▸ Instructions for the task
Write out, word for word, the first line of the data below and every line after it through the one containing "return self.strength *".

>> start Source data

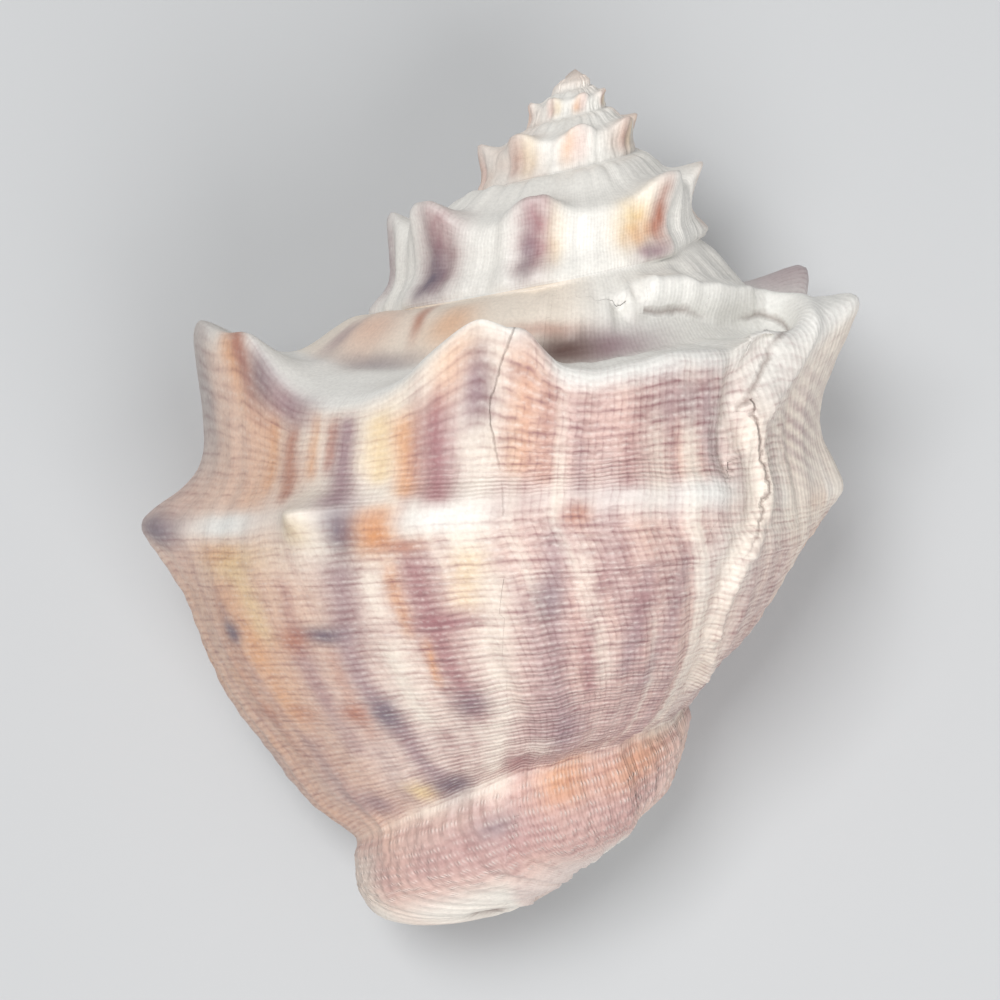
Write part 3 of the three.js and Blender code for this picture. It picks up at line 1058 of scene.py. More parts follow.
@dataclass(frozen=True)
class Mark:
    """A patch of pigment: its middle as angle and distance along the outline, its half sizes in degrees
    and millimetres, its strength, and how far it slants, in degrees per millimetre."""

    angle: float
    along: float
    wide: float
    tall: float
    pigment: Pigment
    strength: float
    slant: float = 0.0

    def cover(self, angle: Array, along: Array) -> Array:
        """How strongly the mark covers each place: a bell across it times a bell along the outline."""
        turn = (angle - self.angle - self.slant * (along - self.along)) / self.wide
        return self.strength * bell(turn, PATCH_EDGE) * bell((along - self.along) / self.tall, PATCH_EDGE)


MARKS = (
    Mark(43, 4.8, 1.8, 3.4, Pigment.RUST, 0.85, -0.62),
    Mark(32, 6, 7, 3.4, Pigment.ORANGE, 0.55),
    Mark(58, 6.4, 11, 4, Pigment.PEACH, 0.9),
    Mark(69, 8, 5, 3, Pigment.MAUVE, 0.6),
    # painted shadow under the ramp's edge, in slate
    Mark(48, 10.8, 15, 1.3, Pigment.SLATE, 0.6),
    # the channel on the ramp: a mauve tone that is partly painted shade, and painted shade in its deepest
    # part
    Mark(-15, 9.2, 15, 2.1, Pigment.MAUVE, 1.0),
    Mark(0, 9.2, 10, 2.0, Pigment.SHADE, 1.0),
    Mark(6, 6.8, 10, 0.9, Pigment.RUST, 0.5),
    Mark(70.5, 21.6, 2.8, 2.8, Pigment.ORANGE, 0.7, -1.2),
    Mark(68.0, 21.4, 2.2, 3.0, Pigment.RUST, 1.0, -1.4),
    Mark(56, 21.8, 8, 2.1, Pigment.MAUVE, 0.95),
    Mark(62.5, 21.6, 3.4, 2.2, Pigment.SLATE, 0.8),
    Mark(19.0, 22.6, 4.2, 2.0, Pigment.ORANGE, 0.45),
    Mark(15.4, 24.4, 3.2, 2.4, Pigment.MAUVE, 0.95),
    Mark(5, 20.4, 3.0, 1.4, Pigment.RUST, 0.45),
    Mark(72, 29, 15, 6, Pigment.PEACH, 0.8),
    # painted shade on the left spine's side that is turned from the light, grey with a little slate
    Mark(83.5, 24.0, 7, 6.4, Pigment.GREY, 0.95),
    Mark(80.5, 23.4, 3.4, 3.6, Pigment.SLATE, 0.25),
    Mark(-9, 25.4, 8, 2.2, Pigment.ROSE, 0.7),
    Mark(-25, 24.2, 8, 2.4, Pigment.MAUVE, 0.7),
    Mark(-31, 27.8, 3.4, 5, Pigment.MAUVE, 0.6),
    Mark(-46, 25.5, 5, 4, Pigment.PEACH, 0.5),
    Mark(-110, 18.0, 12, 5, Pigment.MAUVE, 0.7),
    Mark(84.5, 36.2, 5.5, 2.2, Pigment.SLATE, 0.9),
    Mark(67, 36, 10, 1.6, Pigment.WHITE, 1.0),
    Mark(63, 40, 9, 2.0, Pigment.YELLOW, 0.6),
    Mark(68, 39.2, 7, 1.4, Pigment.ORANGE, 0.4),
    Mark(44.5, 37.0, 3.6, 1.7, Pigment.YELLOW, 0.55),
    Mark(36, 37.4, 3.6, 3.0, Pigment.SLATE, 1.0),
    Mark(30.7, 37.6, 3.6, 2.4, Pigment.ORANGE, 1.0),
    Mark(30.7, 37.4, 3.0, 1.8, Pigment.RUST, 0.3),
    Mark(26, 39.2, 5, 0.8, Pigment.RUST, 0.8),
    Mark(19.7, 37.0, 8, 0.95, Pigment.WHITE, 0.8),
    Mark(-3.5, 37.4, 2.2, 1.0, Pigment.RUST, 0.9),
    Mark(-29, 35.2, 9, 1.9, Pigment.WHITE, 0.95),
    Mark(-14, 36.2, 8, 1.4, Pigment.WHITE, 0.5),
    Mark(42, 48.4, 5.5, 1.1, Pigment.SLATE, 0.95),
    Mark(48.5, 49.0, 3.4, 1.6, Pigment.RUST, 0.75),
    Mark(65.5, 48, 2.8, 1.4, Pigment.SLATE, 0.95),
    Mark(18.5, 47.7, 6.5, 0.95, Pigment.WINE, 0.95),
    Mark(40.5, 59.2, 3.4, 1.5, Pigment.RUST, 0.8),
    Mark(54, 59, 4, 1.4, Pigment.RUST, 0.45),
    Mark(68, 58.8, 6, 1.4, Pigment.RUST, 0.5),
    Mark(15.8, 59.0, 4.0, 2.4, Pigment.SLATE, 0.6),
    Mark(33.6, 59.6, 3.4, 3.0, Pigment.SLATE, 0.9),
    Mark(1.5, 45.6, 3.2, 2.4, Pigment.SLATE, 0.5),
    Mark(-17.5, 46.5, 2.6, 2.4, Pigment.WINE, 0.5),
    Mark(53, 74.6, 5, 3, Pigment.MAUVE, 0.75),
    Mark(37, 74.8, 3.6, 2.6, Pigment.YELLOW, 0.95),
    Mark(28, 76.2, 5.8, 3.2, Pigment.SLATE, 0.85),
    Mark(-8, 80.0, 9, 1.6, Pigment.ORANGE, 0.6),
    Mark(7, 75, 4.4, 3.4, Pigment.WINE, 0.7),
    Mark(1, 71, 5, 3, Pigment.IVORY, 0.5),
    Mark(-6, 68, 3.6, 5, Pigment.MAUVE, 0.7),
    Mark(20, 83.4, 48, 2.4, Pigment.WINE, 0.5),
    Mark(-38, 80.6, 18, 1.6, Pigment.ORANGE, 0.45),
    Mark(-36, 43.0, 7, 5.0, Pigment.WHITE, 0.6),
    # painted shade on the lobe at the canal's end, in grey
    Mark(58, 96.0, 12, 3.0, Pigment.GREY, 0.7),
    Mark(14, 81.8, 8, 0.9, Pigment.SLATE, 0.6),
    Mark(40, 86, 16, 2.2, Pigment.ROSE, 0.5),
)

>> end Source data

▸ Result of this task
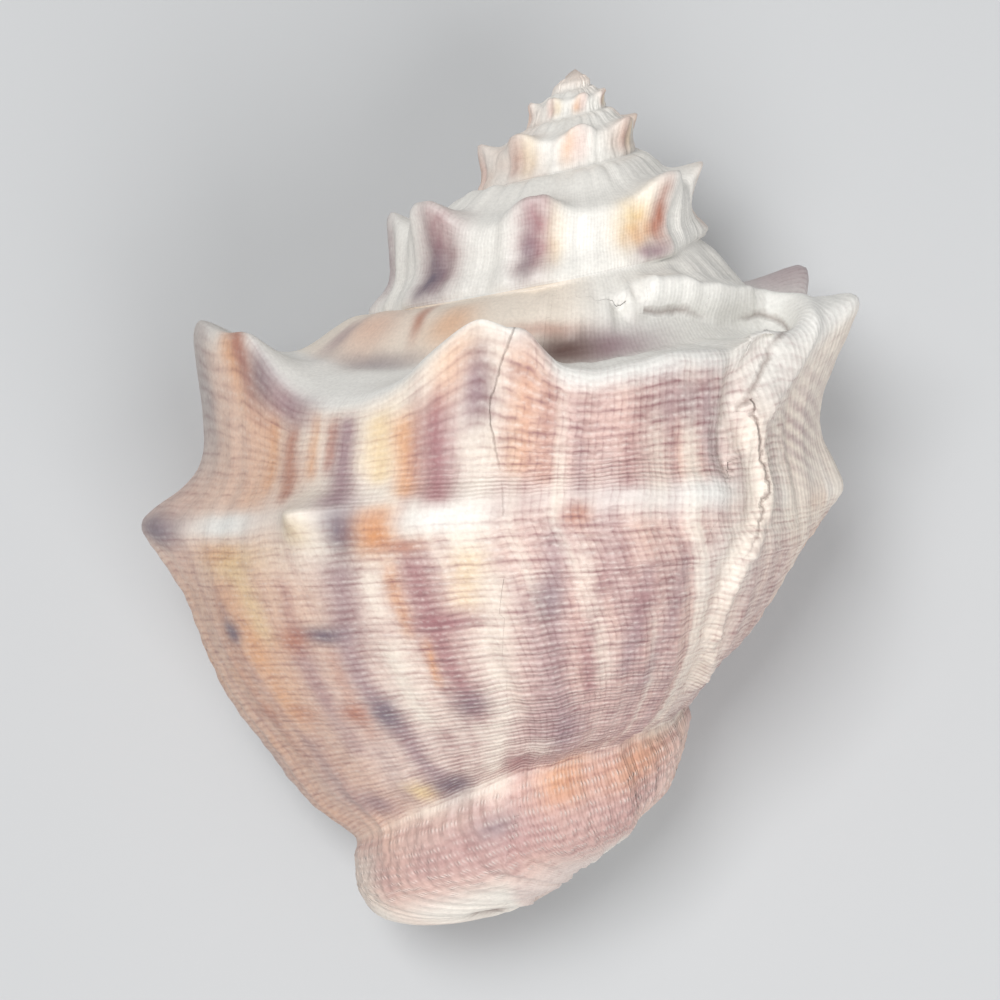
Write part 3 of the three.js and Blender code for this picture. It picks up at line 1058 of scene.py. More parts follow.
@dataclass(frozen=True)
class Mark:
    """A patch of pigment: its middle as angle and distance along the outline, its half sizes in degrees
    and millimetres, its strength, and how far it slants, in degrees per millimetre."""

    angle: float
    along: float
    wide: float
    tall: float
    pigment: Pigment
    strength: float
    slant: float = 0.0

    def cover(self, angle: Array, along: Array) -> Array:
        """How strongly the mark covers each place: a bell across it times a bell along the outline."""
        turn = (angle - self.angle - self.slant * (along - self.along)) / self.wide
        return self.strength * bell(turn, PATCH_EDGE) * bell((along - self.along) / self.tall, PATCH_EDGE)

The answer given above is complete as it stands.